MSN's search and win

If Blingo can do, why not MSN! In fact Blingo's business model is based on handing out attractive freebies for using their search engine. And although while searching on Blingo you get to see its logo and other details at the top and bottom of the page, the search results are all from Google. Being a 'partner site', Blingo supposedly gets revenues from Google, of which a part goes to finance the cost of freebies. So in a way, it's almost like Google offering prizes to use its search engine, albeit through proxy. But Blingo is not alone.
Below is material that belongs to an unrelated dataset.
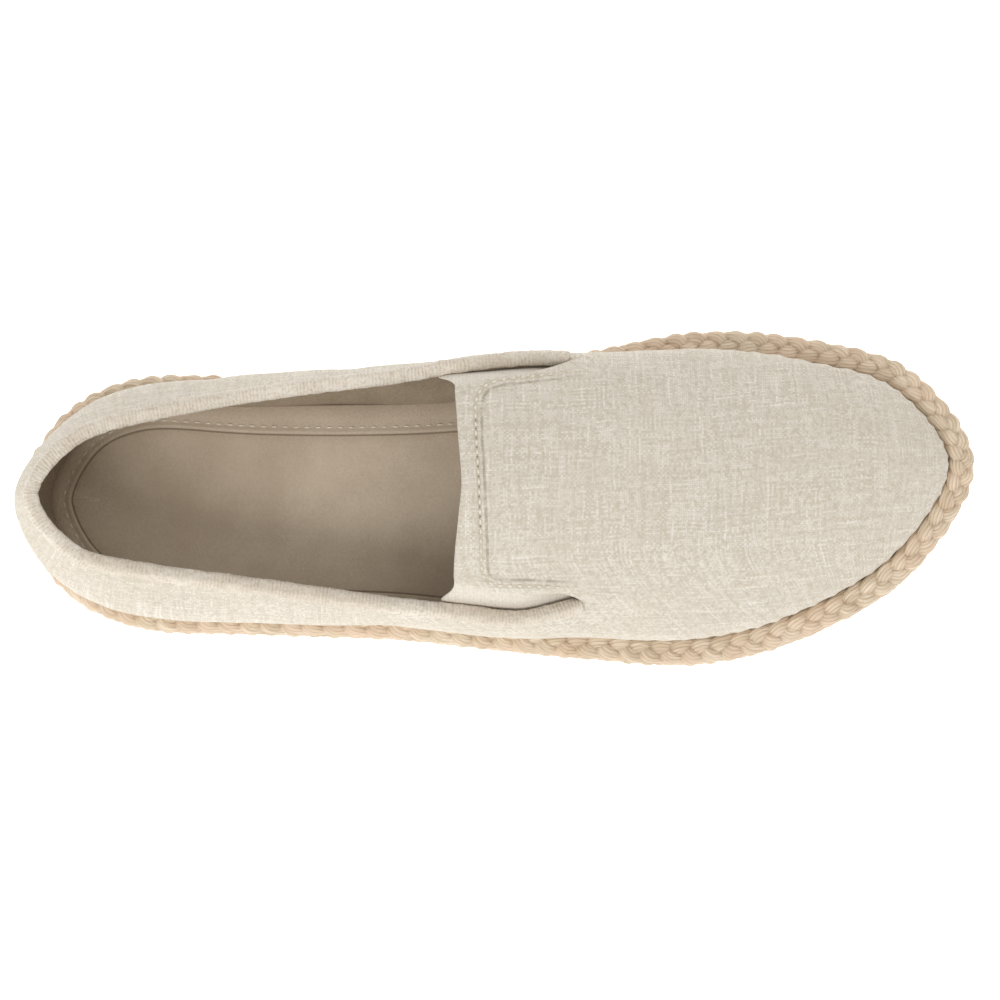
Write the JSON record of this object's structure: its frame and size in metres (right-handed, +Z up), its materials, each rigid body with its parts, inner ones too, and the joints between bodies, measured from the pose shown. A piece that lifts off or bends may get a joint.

Though not official, Amazon is known to offer discounts on its products for using its A9 search engine for more than a year. Yet when MSN unveiled its 'search and win' plan, it's seen as an act of desperation. In this article, Mike Musgrove quotes Nielsen-NetRatings recent findings that MSN is not only trailing Google and Yahoo! (in that order) in gross web searches, it's share also slipped from 14% a year back to 10.9%. Juxtapose MSN's offer for freebies and Yahoo!'s admission of barely holding onto its share, it's clear that Google's juggernaut is here to roll, no matter what comes on way. What indeed goes to Google's credit is that the range of top-class products it's been launching for awhile has completely washed away whatever counter-strategy its competitors have thought of. Coming back to MSN's offer, it proved sour for me for the freebies aren't for non-US citizens. How very sad!